START Data block
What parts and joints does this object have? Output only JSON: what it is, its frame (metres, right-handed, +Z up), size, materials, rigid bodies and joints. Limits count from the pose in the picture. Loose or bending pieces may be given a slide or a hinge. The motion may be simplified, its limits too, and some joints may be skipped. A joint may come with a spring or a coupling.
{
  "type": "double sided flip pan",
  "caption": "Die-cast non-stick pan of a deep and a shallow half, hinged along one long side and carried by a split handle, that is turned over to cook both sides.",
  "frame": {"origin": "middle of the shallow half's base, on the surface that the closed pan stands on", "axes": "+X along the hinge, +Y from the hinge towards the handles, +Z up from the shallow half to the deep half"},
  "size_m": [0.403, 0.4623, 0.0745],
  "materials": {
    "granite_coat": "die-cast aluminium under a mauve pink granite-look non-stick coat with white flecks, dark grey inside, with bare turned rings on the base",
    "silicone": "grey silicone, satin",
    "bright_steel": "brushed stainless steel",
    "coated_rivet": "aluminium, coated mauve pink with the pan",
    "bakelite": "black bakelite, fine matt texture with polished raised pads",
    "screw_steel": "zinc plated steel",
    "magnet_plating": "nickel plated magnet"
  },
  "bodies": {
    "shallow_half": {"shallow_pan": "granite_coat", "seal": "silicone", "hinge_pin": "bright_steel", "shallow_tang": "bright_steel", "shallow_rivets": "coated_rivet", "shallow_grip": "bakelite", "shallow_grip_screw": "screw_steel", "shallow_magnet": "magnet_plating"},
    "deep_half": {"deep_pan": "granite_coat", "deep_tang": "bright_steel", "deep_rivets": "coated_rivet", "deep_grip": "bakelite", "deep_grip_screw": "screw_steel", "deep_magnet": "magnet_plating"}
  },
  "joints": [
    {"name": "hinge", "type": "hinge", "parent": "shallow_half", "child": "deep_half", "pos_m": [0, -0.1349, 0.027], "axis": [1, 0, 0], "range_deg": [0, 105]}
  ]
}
END Data block
Write out the data exactly as it stands.

What parts and joints does this object have? Output only JSON: what it is, its frame (metres, right-handed, +Z up), size, materials, rigid bodies and joints. Limits count from the pose in the picture. Loose or bending pieces may be given a slide or a hinge. The motion may be simplified, its limits too, and some joints may be skipped. A joint may come with a spring or a coupling.
{
  "type": "double sided flip pan",
  "caption": "Die-cast non-stick pan of a deep and a shallow half, hinged along one long side and carried by a split handle, that is turned over to cook both sides.",
  "frame": {"origin": "middle of the shallow half's base, on the surface that the closed pan stands on", "axes": "+X along the hinge, +Y from the hinge towards the handles, +Z up from the shallow half to the deep half"},
  "size_m": [0.403, 0.4623, 0.0745],
  "materials": {
    "granite_coat": "die-cast aluminium under a mauve pink granite-look non-stick coat with white flecks, dark grey inside, with bare turned rings on the base",
    "silicone": "grey silicone, satin",
    "bright_steel": "brushed stainless steel",
    "coated_rivet": "aluminium, coated mauve pink with the pan",
    "bakelite": "black bakelite, fine matt texture with polished raised pads",
    "screw_steel": "zinc plated steel",
    "magnet_plating": "nickel plated magnet"
  },
  "bodies": {
    "shallow_half": {"shallow_pan": "granite_coat", "seal": "silicone", "hinge_pin": "bright_steel", "shallow_tang": "bright_steel", "shallow_rivets": "coated_rivet", "shallow_grip": "bakelite", "shallow_grip_screw": "screw_steel", "shallow_magnet": "magnet_plating"},
    "deep_half": {"deep_pan": "granite_coat", "deep_tang": "bright_steel", "deep_rivets": "coated_rivet", "deep_grip": "bakelite", "deep_grip_screw": "screw_steel", "deep_magnet": "magnet_plating"}
  },
  "joints": [
    {"name": "hinge", "type": "hinge", "parent": "shallow_half", "child": "deep_half", "pos_m": [0, -0.1349, 0.027], "axis": [1, 0, 0], "range_deg": [0, 105]}
  ]
}